First came an announcement in January that the Seattle
Times would be
laying off 17 employees. Then came word that
the Seattle Times Company would be selling off four newspapers it owns
in Maine. Neither bit of news was surprising—just more runoff
from the slowly melting glacier that is the newspaper industry, where
profit margins and readership numbers have been sliding steadily
downhill as advertisers and eyeballs migrate to the web.

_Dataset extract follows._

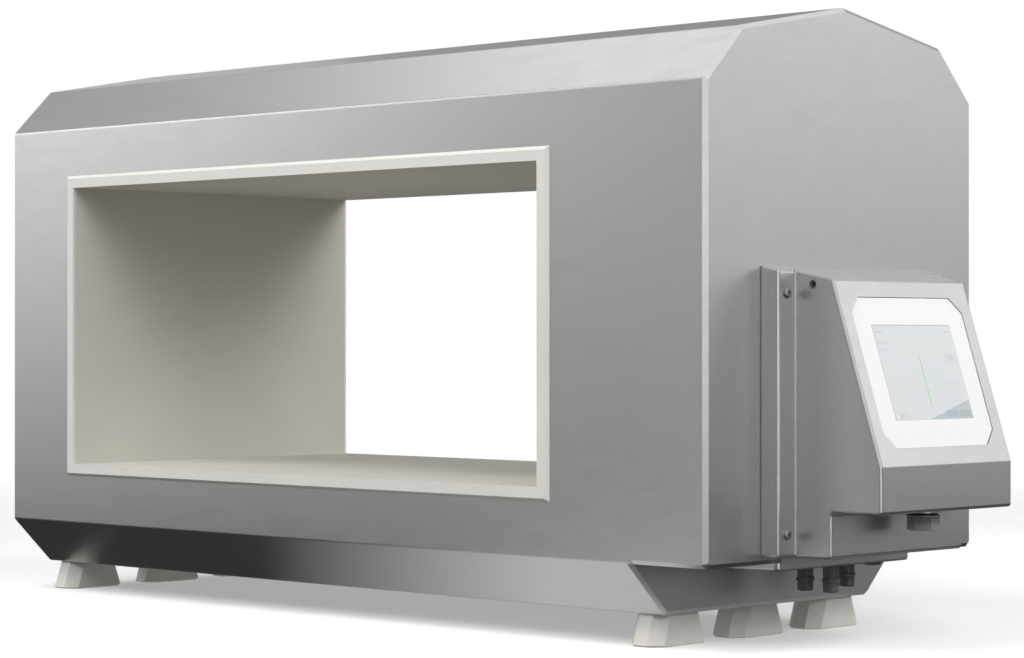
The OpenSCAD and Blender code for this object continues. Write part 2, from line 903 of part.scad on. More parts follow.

On April 7, a large chunk of that glacier broke off. The
Times, which employs over 1,800 people locally, announced it
would be cutting nearly 200 jobs—about 10 percent of its
workforce—in order to shore up its finances. The paper’s newsroom
is set to suffer the highest losses of any Times department:
49 jobs will be cut there through a combination of layoffs, buyouts,
and the elimination of unfilled positions.
Publisher Frank Blethen, in a memo to employees, said the move was
necessary and directly attributable to “continued and increased loss of
traditional newspaper revenue.”
Employees said the paper will be shuttering its two remaining
suburban bureaus, one in Snohomish County and one on the Eastside.
According to the Pacific Northwest Newspaper Guild, which represents
employees at the Times, the second hardest hit job
classification after bureau reporters will be the paper’s three-year
residents—generally younger reporters who essentially work a
long-term internship. Almost the entire crop of Times residents appears to be slated for layoff, a particular irony given the
difficulty that newspapers, with their aging writers, are having
reaching younger readers.
Sherry Grindeland, an 11-year veteran of the Times who will
be laid off because she works in the Eastside bureau, said she wasn’t
surprised. “The handwriting was sort of on the wall,” she said.